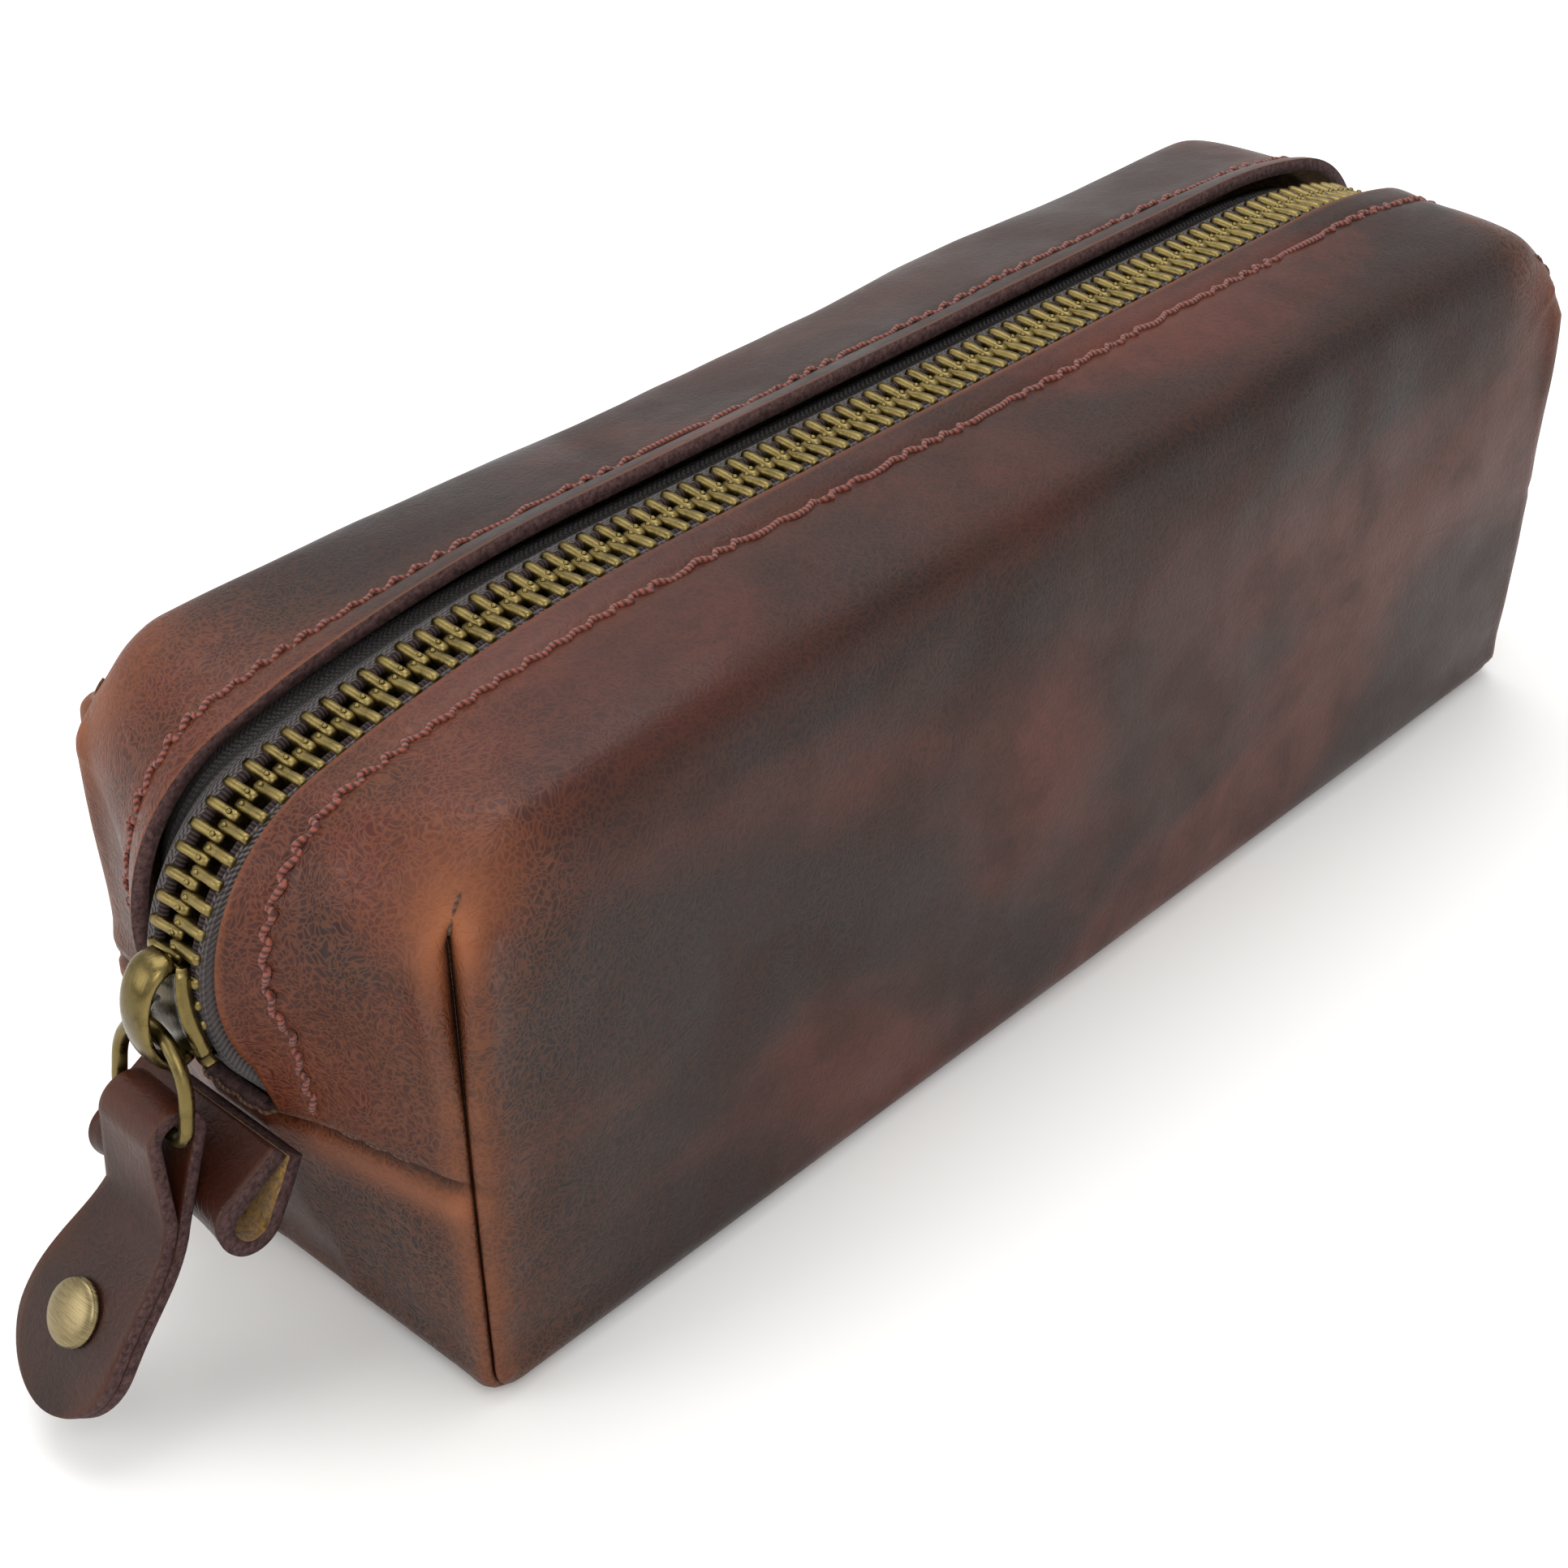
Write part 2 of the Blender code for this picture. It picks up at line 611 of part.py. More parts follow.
def pull_strap():
    """A strap folded round the ring's bottom bar, its two plies lying together below."""
    ply = (STRAP_LEATHER + GAP) / 2
    places = []
    for distance in steps(STRAP_LENGTH, LOOP_LENGTH, 10):
        places.append((distance, ply))
    places += loop_half(LOOP_RADIUS, LOOP_LENGTH, ply)[::-1]
    places += [(along, -across_ply) for along, across_ply in places[-2::-1]]
    rows = []
    for along, across_ply in places:
        x, z, lean = strap_middle(along)
        x -= across_ply * math.cos(lean)
        z += across_ply * math.sin(lean)
        half = strap_half_width(along)
        rows.append([(x, half * side, z) for side in (-1, -0.5, 0, 0.5, 1)])
    strap = sheet_from("pull_strap", rows, STRAP_LEATHER, STRAP_LOOK)
    drill(strap, "rivet_hole", RIVET_POST_RADIUS + GAP, rivet_place())


def rivet_place():
    """Frame of the rivet: its axis, local Z, points out of the strap's outer ply."""
    x, z, lean = strap_middle(STRAP_LENGTH - RIVET_FROM_TIP)
    return Matrix.Translation((x, 0, z)) @ Matrix.Rotation(lean - math.pi / 2, 4, "Y")


def rivet():
    """A domed cap on the outer ply, and a post with a flat cap behind."""
    face = STRAP_LEATHER + GAP / 2 + GAP
    dome = [
        (RIVET_CAP_RADIUS * math.sin(a), face + RIVET_RIM + (RIVET_DOME - RIVET_RIM) * math.cos(a))
        for a in steps(0, math.pi / 2, 5)
    ]
    turned("rivet_cap", dome + [(RIVET_CAP_RADIUS, face), (0, face)], rivet_place(), BRASS_LOOK)
    back = -face - GAP
    post = [
        (0, face - GAP),
        (RIVET_POST_RADIUS, face - GAP),
        (RIVET_POST_RADIUS, back),
        (RIVET_CAP_RADIUS, back),
        (RIVET_CAP_RADIUS, back - RIVET_RIM),
        (0, back - 2 * RIVET_RIM),
    ]
    turned("rivet_post", post, rivet_place(), BRASS_LOOK)


# End tab


def tab_root():
    """(x, z) of the fold's closed end, against the near wall and just under the seam's thread."""
    half = TAB_LEATHER + GAP / 2
    z = SEAM_HEIGHT - THREAD_RADIUS - GAP - half * math.sin(TAB_LEAN)
    low = z - half * math.sin(TAB_LEAN)
    seam = nose_foot(NEAR_NOSE, NEAR_UNDER, 0)
    wall = mix(lower_end(0)[0], seam, (low - BOTTOM_RADIUS) / (SEAM_HEIGHT - BOTTOM_RADIUS))
    return (-wall[0] - GAP - half * math.cos(TAB_LEAN), z)


def end_tab():
    """A folded loop of leather sewn into the near seam, open at both sides."""
    ply = (TAB_LEATHER + GAP) / 2
    half = [(0.0, ply)]
    cosine = (TAB_LOBE_RADIUS - ply) / TAB_LENGTH
    tangent = math.acos(cosine)
    half.append((TAB_LENGTH / 3, mix(ply, TAB_LOBE_RADIUS * math.sin(tangent), 1 / 4)))
    for angle in steps(math.pi - tangent, 0, 6):
        half.append((TAB_LENGTH + TAB_LOBE_RADIUS * math.cos(angle), TAB_LOBE_RADIUS * math.sin(angle)))
    places = half + [(along, -wide) for along, wide in half[-2::-1]]
    root_x, root_z = tab_root()
    sine, cosine = math.sin(TAB_LEAN), math.cos(TAB_LEAN)
    rows = []
    for along, wide in places:
        x = root_x - along * sine - wide * cosine
        z = root_z - along * cosine + wide * sine
        rows.append([(x, y, z) for y in (TAB_RIGHT, TAB_LEFT)])
    sheet_from("end_tab", rows, TAB_LEATHER, STRAP_LOOK)


# Thread


def threads():
    """Stitching beside the zip, down the four corner seams and across the two ends."""
    row = ZIP_EDGE + STITCH_FROM_EDGE
    for name, side in (("zip_stitching_left", 1), ("zip_stitching_right", -1)):
        loop = body_loop(row, -THREAD_OFF)[: FAR_SEAM + 1]
        for seam, above in ((0, 1), (-1, -2)):
            clear = (2 * THREAD_RADIUS + GAP) / math.dist(loop[seam], loop[above])
            loop[seam] = mix(loop[seam], loop[above], clear)
        tube(name, [(x, side * row, z) for x, z in loop], THREAD_RADIUS, THREAD_LOOK)
    y, inset = side_rounding(math.pi / 4, THREAD_OFF)
    loop = body_loop(y, inset)
    count = CORNER_STEPS + 1
    ends = {"near": loop[: UPPER_POINTS - 1], "far": loop[UPPER_POINTS + 1 : FAR_SEAM + 1][::-1]}
    lows = {"near": loop[-1], "far": loop[-2 * count]}
    for end in ends:
        seam = [p for p in [lows[end]] + ends[end] if p[1] < CORNER_STITCH_TOP]
        for name, side in (("left", 1), ("right", -1)):
            points = [(x, side * y, z) for x, z in seam]
            tube(f"corner_stitching_{end}_{name}", points, THREAD_RADIUS, THREAD_LOOK)
    rows = [y for y, inset in across() if inset == 0]
    for end, station in (("near", NEAR_SEAM), ("far", FAR_SEAM)):
        seam = [(y, body_loop(y, -THREAD_OFF)[station]) for y in rows]
        tube(f"end_stitching_{end}", [(x, y, z) for y, (x, z) in seam], THREAD_RADIUS, THREAD_LOOK)


# Joint axes


def axis(name, place, held, parent=None, turn=0.0):
    """An empty on a joint's axis, which carries these objects; turn is about the vertical."""
    empty = bpy.data.objects.new(name, None)
    empty.empty_display_size = 5 * MM
    bpy.context.scene.collection.objects.link(empty)
    empty.location = (place[0], 0, place[1])
    empty.rotation_euler.z = turn
    if parent:
        empty.parent = parent
        empty.matrix_parent_inverse = Matrix.Translation(parent.location).inverted()
    for item in held:
        obj = bpy.data.objects[item]
        obj.parent = empty
        obj.matrix_parent_inverse = Matrix.Translation(empty.location).inverted()
    return empty


def axes():
    """The slider carries the ring, which carries the strap; the tab bends where it is sewn in."""
    slider = axis("slider_axis", NOSE, ["slider_body", "slider_lower_plate", "slider_crown", "slider_lock_spring"])
    ring = axis("ring_axis", ring_top(), ["pull_ring"], slider, PULL_TURN)
    axis("strap_axis", ring_bottom(), ["pull_strap", "rivet_cap", "rivet_post", "rivet_hole"], ring)
    axis("tab_axis", tab_root(), ["end_tab"])


clear_scene()
PARTS = collection("shaving_kit_bag")
CUTTERS = collection("cutters", cutters=True)
LEATHER_LOOK = material("pull_up_leather", (0.072, 0.028, 0.019), 0.42)
STRAP_LOOK = material("strap_leather", (0.045, 0.018, 0.013), 0.45)
TAPE_LOOK = material("zip_tape", (0.030, 0.021, 0.019), 0.9)
BRASS_LOOK = material("antique_brass", (0.33, 0.27, 0.13), 0.38, 1.0)
STEEL_LOOK = material("spring_steel", (0.45, 0.44, 0.42), 0.35, 1.0)
THREAD_LOOK = material("thread", (0.21, 0.072, 0.045), 0.8)

ZIP_RUNS = zip_pieces()
ZIP_LENGTH = sum(length for length, _ in ZIP_RUNS)
FIRST_TOOTH = ZIP_RUNS[0][0] + (NEAR_UNDER + SLIDER_ANGLE) * ZIP_RADIUS - STOP_LENGTH
LAST_TOOTH = ZIP_LENGTH - ZIP_RUNS[-1][0] / 2

leather_body()
for side_name, side_sign in (("left", 1), ("right", -1)):
    tape(f"zip_tape_{side_name}", side_sign)
    teeth(f"zip_teeth_{side_name}", side_sign)
stops()
plate("slider_body", 1)
plate("slider_lower_plate", -1)
crown()
pull_ring()
pull_strap()
rivet()
end_tab()
threads()
axes()
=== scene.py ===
"""Leather shaving kit bag: the detailed model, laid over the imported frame.

Metres, +Z up, the origin at the middle of the flat bottom. The bag's length is along X with the
closed zip's slider at the -X end, called near here, and the zip runs along y = 0.
"""

import json
import math

import bmesh
import bpy
import numpy as np
from mathutils import Matrix, Vector


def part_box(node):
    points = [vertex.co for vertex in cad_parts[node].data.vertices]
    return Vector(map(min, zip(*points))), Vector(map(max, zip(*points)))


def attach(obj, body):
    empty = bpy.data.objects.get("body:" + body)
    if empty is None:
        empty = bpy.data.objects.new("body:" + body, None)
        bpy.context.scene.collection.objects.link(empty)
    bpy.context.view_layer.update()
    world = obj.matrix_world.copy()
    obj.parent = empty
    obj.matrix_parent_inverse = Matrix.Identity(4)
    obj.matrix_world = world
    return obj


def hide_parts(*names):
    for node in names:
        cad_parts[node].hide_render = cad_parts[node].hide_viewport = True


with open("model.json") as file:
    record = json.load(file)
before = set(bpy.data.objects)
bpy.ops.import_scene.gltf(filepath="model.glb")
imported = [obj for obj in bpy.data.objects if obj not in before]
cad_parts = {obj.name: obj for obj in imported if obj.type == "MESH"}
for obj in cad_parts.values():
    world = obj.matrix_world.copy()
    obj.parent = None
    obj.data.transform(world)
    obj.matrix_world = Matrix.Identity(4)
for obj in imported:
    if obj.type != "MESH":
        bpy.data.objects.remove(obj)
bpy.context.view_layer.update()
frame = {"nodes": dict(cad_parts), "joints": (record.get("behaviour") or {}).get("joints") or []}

bl_info = {
    "name": "Leather shaving kit bag",
    "version": (1, 0, 0),
    "blender": (4, 5, 0),
    "location": "View3D > Sidebar > Shaving kit bag",
    "description": "Builds a sewn leather pouch with a metal zip, a riveted pull and an end tab",
    "category": "Object",
}

MM = 0.001
JOINTS = {joint["name"]: joint for joint in frame["joints"]}
NOSE = JOINTS["slider_travel"]["pos_m"]  # centre of the near end's round nose
RING_TOP = JOINTS["ring_swing"]["pos_m"]
RING_BAR = JOINTS["strap_swing"]["pos_m"]
PULL_AXIS = JOINTS["strap_swing"]["axis"]
TAB_ROOT = JOINTS["tab_flex"]["pos_m"]
_, HALF_WIDTH, ZIP_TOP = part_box("leather_body")[1]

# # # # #

STATED PROBLEM → Extract exactly and only these lines: the line containing "leather_body()", the line containing "points = [vertex.co", and every line between them.

WRITTEN REPLY →
leather_body()
for side_name, side_sign in (("left", 1), ("right", -1)):
    tape(f"zip_tape_{side_name}", side_sign)
    teeth(f"zip_teeth_{side_name}", side_sign)
stops()
plate("slider_body", 1)
plate("slider_lower_plate", -1)
crown()
pull_ring()
pull_strap()
rivet()
end_tab()
threads()
axes()
=== scene.py ===
"""Leather shaving kit bag: the detailed model, laid over the imported frame.

Metres, +Z up, the origin at the middle of the flat bottom. The bag's length is along X with the
closed zip's slider at the -X end, called near here, and the zip runs along y = 0.
"""

import json
import math

import bmesh
import bpy
import numpy as np
from mathutils import Matrix, Vector


def part_box(node):
    points = [vertex.co for vertex in cad_parts[node].data.vertices]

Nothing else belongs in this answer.